Behold the sacrifice. . . “
“Taste it, taste the sacrifice.
Join the worshippers;
Embrace, laugh, cry;
To honor the god.
I am he!”


This Dionysus in Gustave von Aschenbach’s dream defeats Apollo and yet the dreamer when he wakes up is not able to enter the dance of love, of pleasure, of bliss, of physical enjoyment. He will remain with Apollo and his de-carnalized conception of love as beauty and not orgasm. Gustav von Aschenbach did not have a wet dream in his sleep in spite of Dionysus. In fact he never got his feet wet because he never went to the sea and he only crossed water pieces of any size with a ship, a gondola or a bridge, never feet first in the water.

We can regret this character’s impotence or frigidity but he is not in anyway trying to seduce the boy, which would make him a pedophile; not trying to make the boy seduce him since he never encouraged any contact by being unable to establish even the beginning of such contact.

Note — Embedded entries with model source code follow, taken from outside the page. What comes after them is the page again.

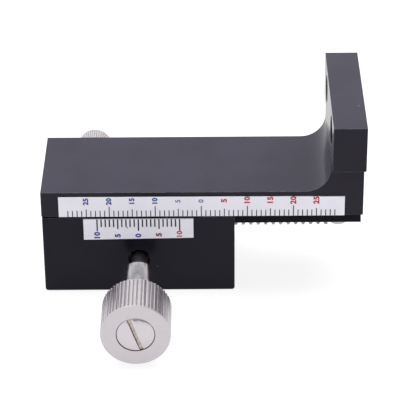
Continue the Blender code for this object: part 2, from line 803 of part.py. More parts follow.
def add_lock():
    low = flank(slide_gap + gib_thickness, side_screw_height) + lock_pad_gap
    pad_high = low + lock_pad_length
    radius = lock_thread_radius
    below = lock_pad_length
    profile = [(0, pad_high), (radius, pad_high), (radius, low - below), (0, low - below)]
    pad = turned("lock_pad", profile, "Y", brass, lock_axis, steps=small_steps)
    cut(pad, cut_pad_tip(low))

    neck_low = base_rear + lock_stand_off
    head_low = neck_low + lock_neck_length
    head_high = head_low + lock_head_length
    head = lock_head_radius
    chamfer = lock_head_chamfer
    tip = pad_high + fit_gap
    profile = [(0, head_high), (head - chamfer, head_high), (head, head_high - chamfer)]
    profile += [(head, head_low + chamfer), (head - chamfer, head_low)]
    profile += [(lock_neck_radius, head_low), (lock_neck_radius, neck_low)]
    profile += [(radius, neck_low), (radius, tip), (0, tip)]
    screw = turned("lock_screw", profile, "Y", nickel, lock_axis, steps=2 * lock_rib_count)
    outlines = groove_outlines(head, lock_groove_depth, lock_groove_width, lock_rib_count)
    cut(screw, extruded("lock_grooves", outlines, head_low + chamfer / 2, head_high + cut_overrun, "Y",
                        parent=lock_axis))


def cut_pad_tip(middle):
    """Slants the pad's tip to lie along the gib. It passes the pad's axis at the middle."""
    reach = lock_thread_radius + cut_overrun
    slant = reach * math.tan(flank_lean)
    far = middle - slant - lock_pad_length - cut_overrun
    corners = [(far, -reach), (middle + slant, -reach), (middle - slant, reach), (far, reach)]
    return extruded("pad_tip", [corners], -reach, reach, "X", parent=lock_axis)


clear_scene()
parts = new_collection("linear_stage")
cutters = new_collection("linear_stage_cutters")
carriage = add_axis("carriage", (carriage_offset, 0, 0))
pinion_axis = add_axis("pinion_axis", (0, 0, pinion_height))
lock_axis = add_axis("lock_axis", (lock_place, 0, side_screw_height))
add_base()
add_gib()
add_gib_screws()
add_bracket()
add_rack()
add_rack_screws()
add_strips()
add_pinion_shaft()
add_bushes()
add_shaft_clip()
add_bore_plug()
add_bush_screw()
add_drive_knob()
add_knob_screw()
add_lock()
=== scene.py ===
import math

import bmesh
import bpy
from mathutils import Matrix, Vector


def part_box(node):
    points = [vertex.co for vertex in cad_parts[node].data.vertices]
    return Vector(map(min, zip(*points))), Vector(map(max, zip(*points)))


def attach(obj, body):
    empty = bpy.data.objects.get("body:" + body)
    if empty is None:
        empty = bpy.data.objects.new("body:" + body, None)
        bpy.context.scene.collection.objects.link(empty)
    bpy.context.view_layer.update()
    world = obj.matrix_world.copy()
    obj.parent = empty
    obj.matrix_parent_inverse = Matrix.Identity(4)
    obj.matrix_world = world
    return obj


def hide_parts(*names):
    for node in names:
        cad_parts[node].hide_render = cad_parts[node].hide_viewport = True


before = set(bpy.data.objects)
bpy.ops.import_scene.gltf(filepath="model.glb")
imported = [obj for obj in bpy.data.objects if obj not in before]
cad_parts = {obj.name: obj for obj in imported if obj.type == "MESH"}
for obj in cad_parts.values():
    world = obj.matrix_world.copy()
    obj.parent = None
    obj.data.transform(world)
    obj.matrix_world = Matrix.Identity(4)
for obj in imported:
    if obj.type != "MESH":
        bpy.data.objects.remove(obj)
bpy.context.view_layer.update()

# Looks of a small linear stage over its CAD model: +X along its travel, +Y away from the knob, +Z up.
# The pieces' dictionaries are in mm and degrees, and the studio's places are in metres.
mm = 0.001
print("frame loaded,", len(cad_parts), "nodes")

# Small tools

near = 0.02  # a point this near to a place is at it
facing = 0.9  # a face looks to a side when its normal has this much of it
cleaning = {
    "nodeGap": 0.002,  # points of a CAD node that lie nearer than this are one
    "flatAngle": 1,  # faces that bend less than this are joined
    "seamGap": 0.0005,  # points of a new piece that lie nearer than this are one
}


def deselectAll():
    if bpy.context.object and bpy.context.object.mode != "OBJECT":
        bpy.ops.object.mode_set(mode="OBJECT")
    bpy.ops.object.select_all(action="DESELECT")


def pickOnly(piece):
    deselectAll()
    piece.select_set(True)
    bpy.context.view_layer.objects.active = piece


def enterEdit(piece, mode="VERT"):
    pickOnly(piece)
    bpy.ops.object.mode_set(mode="EDIT")
    bpy.ops.mesh.select_mode(type=mode)


def leaveEdit():
    bpy.ops.object.mode_set(mode="OBJECT")


def settle(piece):
    # the place goes into the mesh, so that the object stands at the origin
    pickOnly(piece)
    bpy.ops.object.transform_apply(location=True, rotation=True, scale=True)


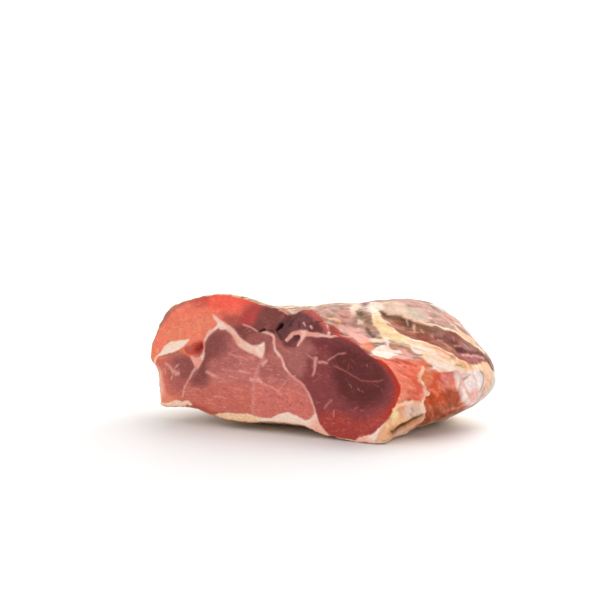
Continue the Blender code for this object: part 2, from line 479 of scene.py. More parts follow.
    def lay_fat(self, *rows: tuple) -> None:
        """Lays patches of fat one after another.

        Args:
            *rows: A tone, a rise in mm and an outline for each.
        """
        for tone, rise, outline in rows:
            self.fatten(self.patch(outline), tone, rise)

    def thin(self, cover: np.ndarray) -> None:
        """Takes the fat away under a cover, for lean that lies over it."""
        self.fat = np.minimum(self.fat, -cover)

    def lift(self, cover: np.ndarray, rise: float, feather: float) -> None:
        """Raises the surface under a cover, or sinks it.

        Args:
            cover: How far each point lies inside what is raised, in mm.
            rise: How far it is raised, in mm, negative to sink it.
            feather: The width over which it comes up, in mm.
        """
        self.rise += rise * soft_edge(cover, feather)

    def crevice(self, line: list, start: float, end: float, depth: float) -> None:
        """Cuts a gap where muscles have drawn apart, and paints shade into it.

        Args:
            line: The chart points that it follows.
            start: Its width at the start, in mm.
            end: Its width at the end, in mm.
            depth: How deep it goes, in mm.
        """
        clearing = 0.3  # how far beyond the gap the fat ends, in mm
        cover = self.stroke(line, start, end)
        self.thin(cover + clearing)
        # painted shade inside the gap
        self.wash(cover, Tone.GAP_SHADE, feather=1.2)
        self.lift(cover, -depth, feather=1.6)

    def marble(self, outline: list, count: int, seed: int, heading: float, tone: Tone,
               length: tuple[float, float], width: tuple[float, float], spread: float = 24.0) -> None:
        """Scatters fine streaks over a patch.

        Args:
            outline: The chart points that the patch's edge passes through.
            count: How many streaks there are.
            seed: What the random draw starts from.
            heading: Which way most of them run, in degrees from the chart's first axis.
            tone: Their colour.
            length: The least and most length, in mm.
            width: The least and most width, in mm.
            spread: How far their headings stray, in degrees.
        """
        draw = np.random.default_rng(seed)
        edge = smooth_curve(outline, closed=True)
        low, high = edge.min(axis=0), edge.max(axis=0)
        placed = 0
        while placed < count:
            middle = draw.uniform(low, high)
            turn = math.radians(heading + draw.normal(0.0, spread))
            reach = draw.uniform(*length)
            bend = draw.normal(0.0, FLECK_BEND)
            thick = draw.uniform(*width)
            if not inside_outline(middle[None, :], edge)[0]:
                continue
            run = 0.5 * reach * np.array((math.cos(turn), math.sin(turn)))
            side = bend * np.array((-run[1], run[0]))
            line = [middle - run, middle + side, middle + run]
            cover = self.stroke(line, thick, FLECK_TAPER * thick, margin=4.0)
            self.wash(cover, tone, feather=0.9, strength=draw.uniform(*FLECK_STRENGTH))
            placed += 1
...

He is a writer who is conscious at the end of his life, that he leaves behind no one and maybe nothing that could perpetuate his creativity. Thomas Mann like Benjamin Britten left this world with no one to continue their work. At best their works have been collected and are still published or performed but in no way continued though we could say many writers and composers owes something, maybe  a lot, to Thomas Mann or Benjamin Britten. So after all it is for Mann and Britten some sad nostalgia for youth at the time when they bare passing to the other side with the help of a psychopomp vision of a young teenager who looks beautiful to them in their old age.